Los raviolis de foie y hummus en caldo de verduras del Parc Agrari me hablan de un garbanzo moruno que se vino arriba cuando pisó las grandes urbes, se casó por poderes con el gran producto francés, y ahora, tras la inmersión lingüística, tienen carta de ciudadanía en el corazón verde de la antigua Catalunya rural a la que apelan Els Segadors. La cocina nos da grandes lecciones de multiculturalidad.
Por este caldo tan limpio y esta técnica perfecta en fondos translúcidos, estos raviolis merecen una Creu de Sant Jordi. Del mismo modo, me apunto con regocijo a la cocina catalana pasada por el tamiz de los “otros catalanes”, que decía Candel. El arroz negro con sepietas tiene sello empordanès, pero Tomàs la hace suya con un allioli de vainilla y peras. Al fin y al cabo, este es su feudo y esta, su cocina. El chipirón a la brasa con cuatro garbanzos y la vinagreta de frutos secos ( antaño, picada ) es de una simplicidad autosuficiente como para no objetar nada ni añadir nada: ni toque personal , ni brotes, ni flores, ni hierbas, ni mandangas. Frescura de cefalópodo en su punto y mantecosidad de leguminosa. Eso es todo. Para qué más. O quizás sí: un Ube Miraflores.
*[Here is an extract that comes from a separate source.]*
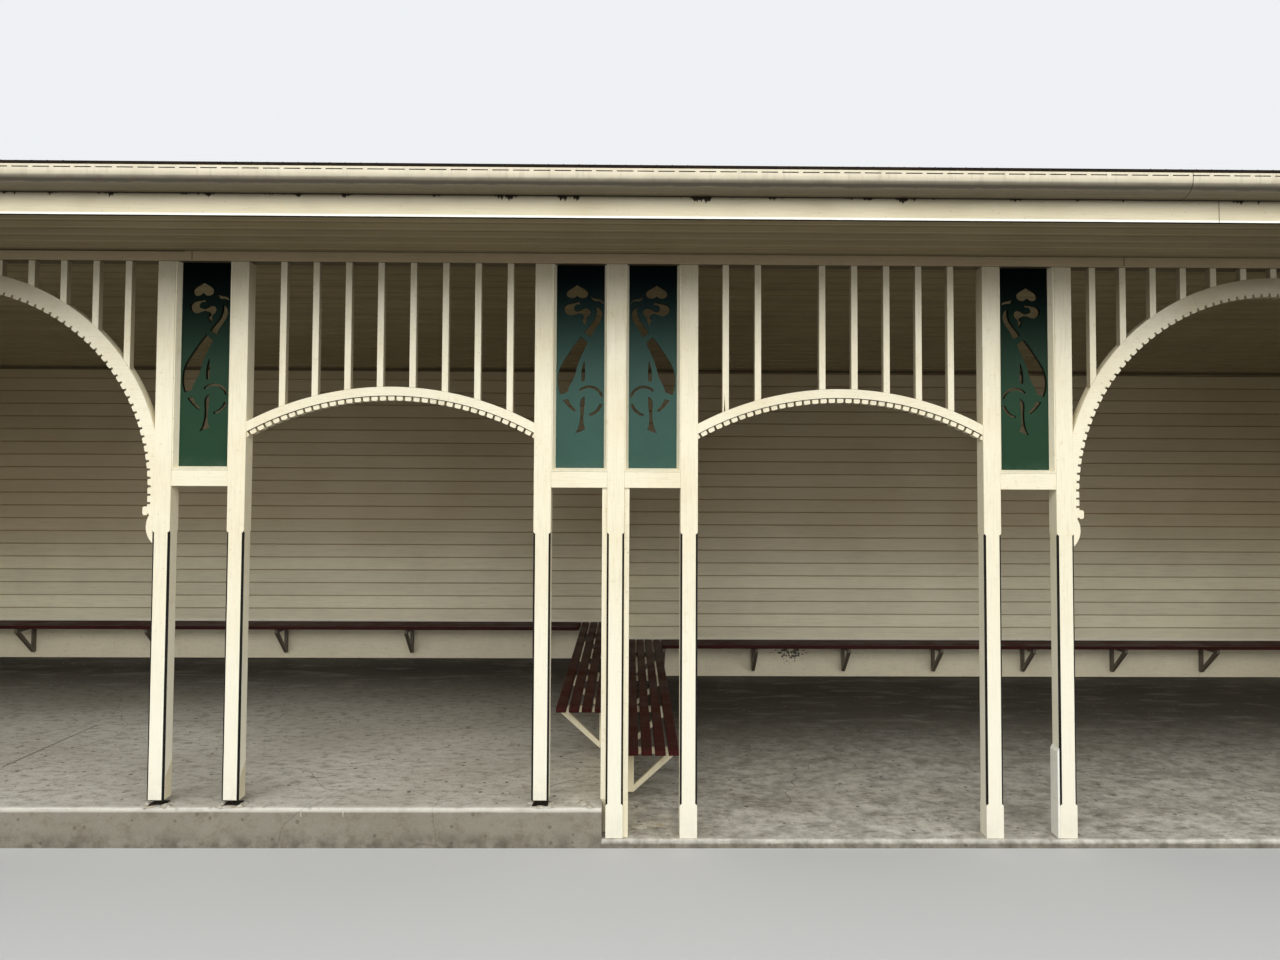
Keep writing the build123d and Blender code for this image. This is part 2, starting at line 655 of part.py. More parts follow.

Tenemos ante nosotros minutos más tarde un pota blava de raza, deshilachado, recostado sobre un trozo de pan que le sirve de base, una gamba erguida en bonita formación y, al parecer, algo de coco y maíz que yo no detecto. Charlamos con Tomàs sobre lo que ocurre cuando un pollo se deshace de sus hermosos huesos y de su grasienta, crujiente y dorada piel, cuando se le separa de su baño en salsa de hortalizas, cabeza de ajos, laurel, brandy y buena picada, y coincidimos en que, evidentemente, se corre el riego de resecar lo que el pagès de El Prat ha engordado con tanta paciencia para que resulte firme, pero jugoso. Aquí, la pirueta estética le jugó una mala pasada. Zanjamos la no discusión con otra copa de Xarel.lo Ánfora.

El canelón de rabo de toro al vino tinto puso el punto final a la comida. Un dejà vu correcto, uno más dentro de los cientos de canelones de rabo, pato, foie, bolets, bogavantes y demás cosas susceptibles de ser enrolladas. Sabroso, como toda carne que se guisa lentamente – sea carrillera, jarrete o rabo de vaca- , pero al que le faltó algo más de valor para salir por la puerta grande. El caldo que le acompañó fue un Pirita Crianza del 2012, acorde con la maestría, pese a todo, del chef.

Los postres fueron refrescantes y tradicionales a partes iguales: para tiquismiquis del azúcar en exceso, como la que firma estas líneas, y para enamorar a los prematuramente destetados de la cocina materna. Yo me quedo con el granizado de sandía, mango y melón del Prat y dejo para los jóvenes fornidos la torrija de leche condensada porque, de lo contrario, tendré que cruzar el Besós a nado si quiero volver a casa dentro de los mismos pantalones.

Inés Butrón
Axarquía
Jaume Casanovas 6, El Prat de Llobregat
Precio del menú con maridaje: 85 euros
Sin maridaje: 65 euros.
Precio de otros menús: 25 euros, 30 euros y precio menú de chuletón de vaca, 38 euros.